Findlay was born on September 19, 1896, in The Heights, a neighborhood of Jersey City, New Jersey. Her parents were John and Margaret Findlay, both originally from Scotland. Her father, a character actor known for his portrayal of butlers and priests, was born in Glasgow with the surname Macpherson.

Findlay was raised in New York City, where she attended private schools and first appeared on stage at around the age of 12 in Mrs. Wiggs of the Cabbage Patch and later Baby Mine at Daly’s Theatre. Her first major role came a few years later in a road production of Rebecca of Sunnybrook Farm and in 1917 she found success playing Marguerite in A Successful Calamity at Broadway’s Booth Theatre.

In November 1920 the diminutive 5 ft 2 in actress began a seven-month run at the Booth Theatre playing the dual roles of Tom Canty and Prince Edward in Amélie Rives' stage adaptation of Mark Twain's The Prince and the Pauper.

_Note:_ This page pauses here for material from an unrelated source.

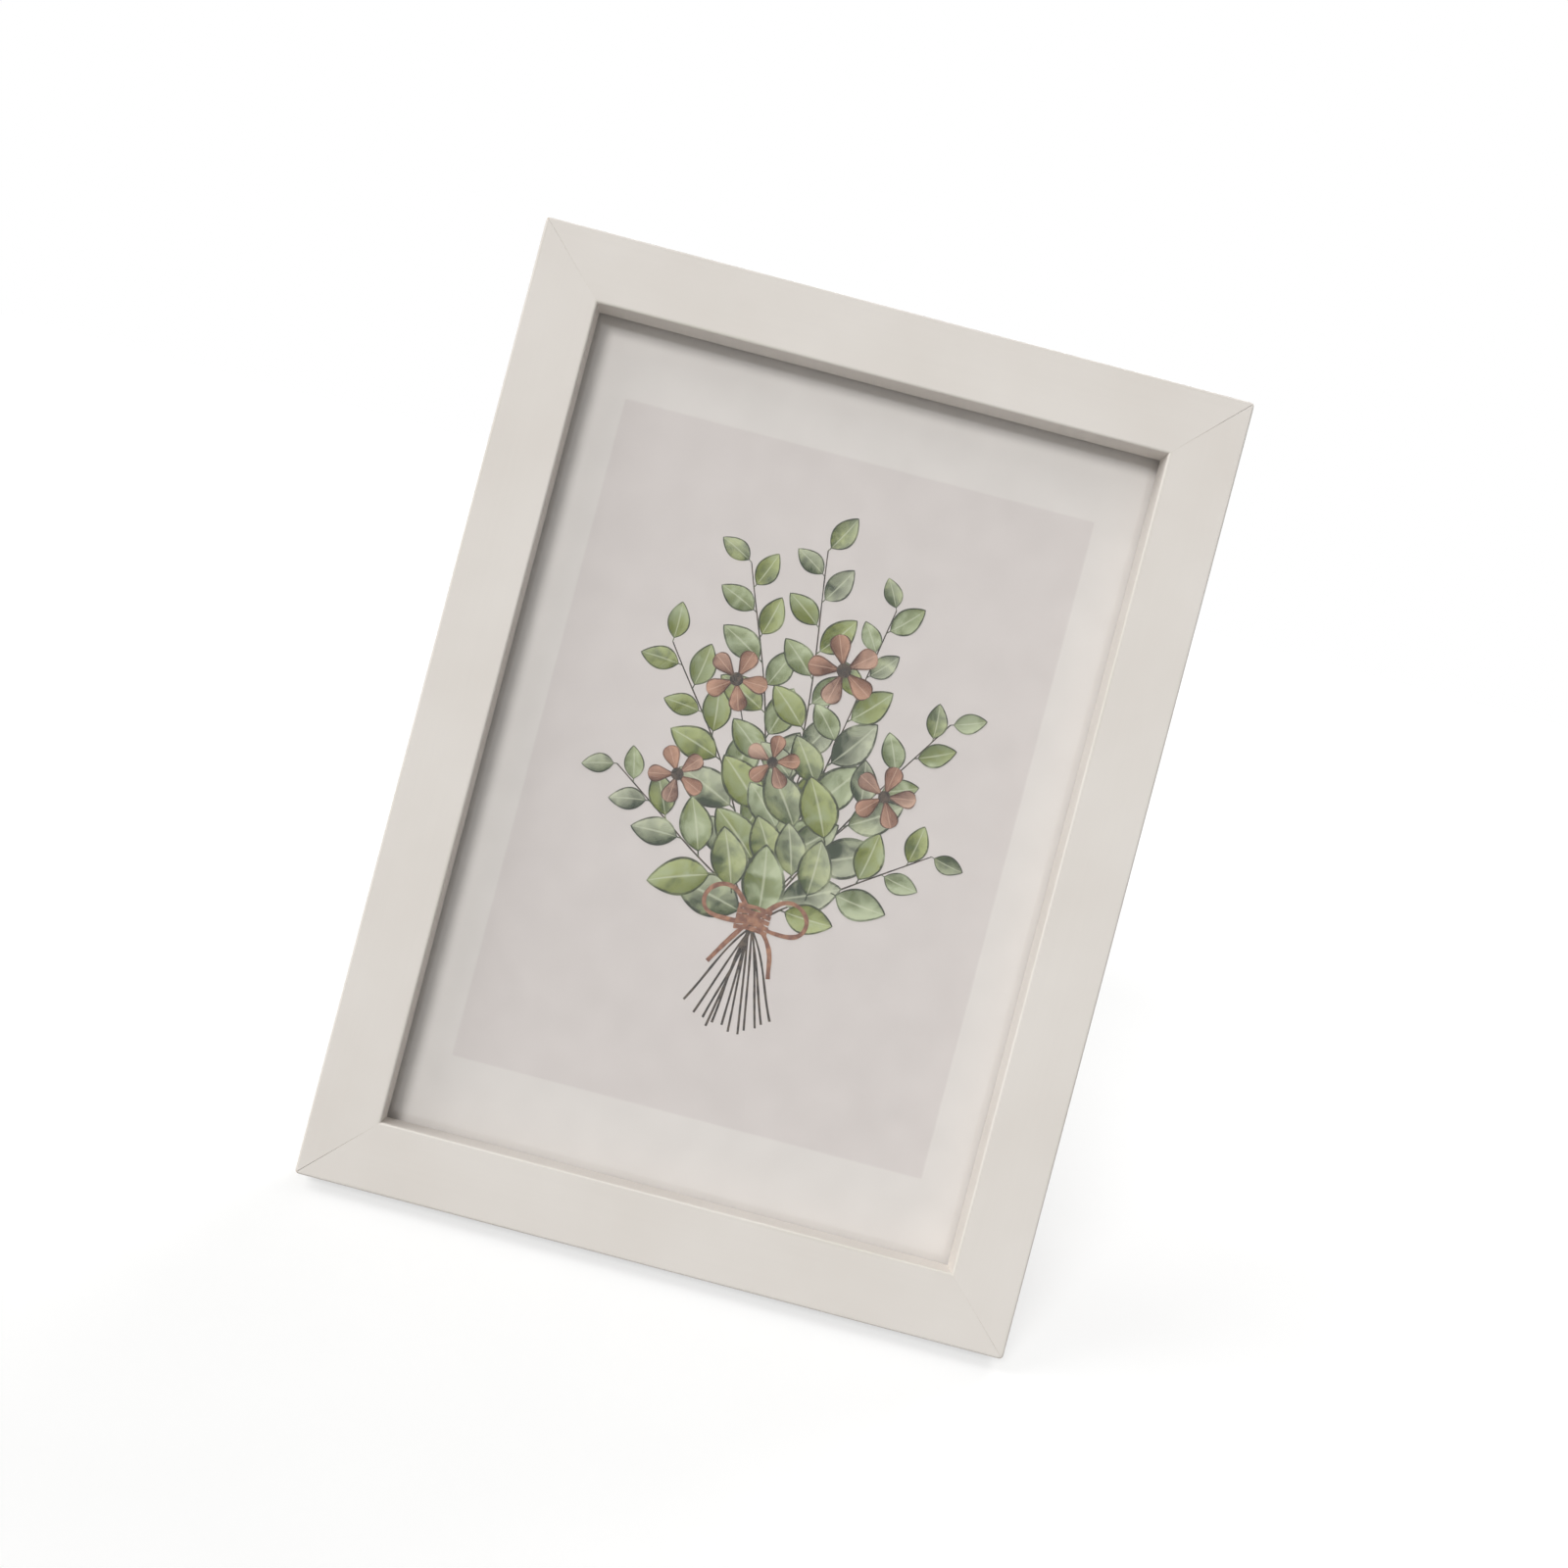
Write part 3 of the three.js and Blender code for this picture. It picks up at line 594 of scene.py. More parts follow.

Findlay’s last Broadway performances were playing Deborah Hawks in the 1941 production of The Land Is Bright at the Music Box Theatre.

During the early years of her acting career Findlay appeared in at least six silent films, all produced before 1920. Her most notable film performance may have been as Dora Baxter in The Salamander (1916), a film based on the 1913 novel by Owen Johnson. Over her career, she worked with William Gillette, William Farnum, Eugene O'Brien, Lionel Barrymore and William Faversham.

Findlay left the stage within a year or so of her marriage to investment banker Donald W. Lamb in 1927. In 1941 she came out of retirement to appear in The Land Is Bright, a play written by George S. Kaufman and Edna Ferber.

Ruth Findlay Lamb died in New York City on July 13, 1949. She was survived by her husband, three sisters and a brother.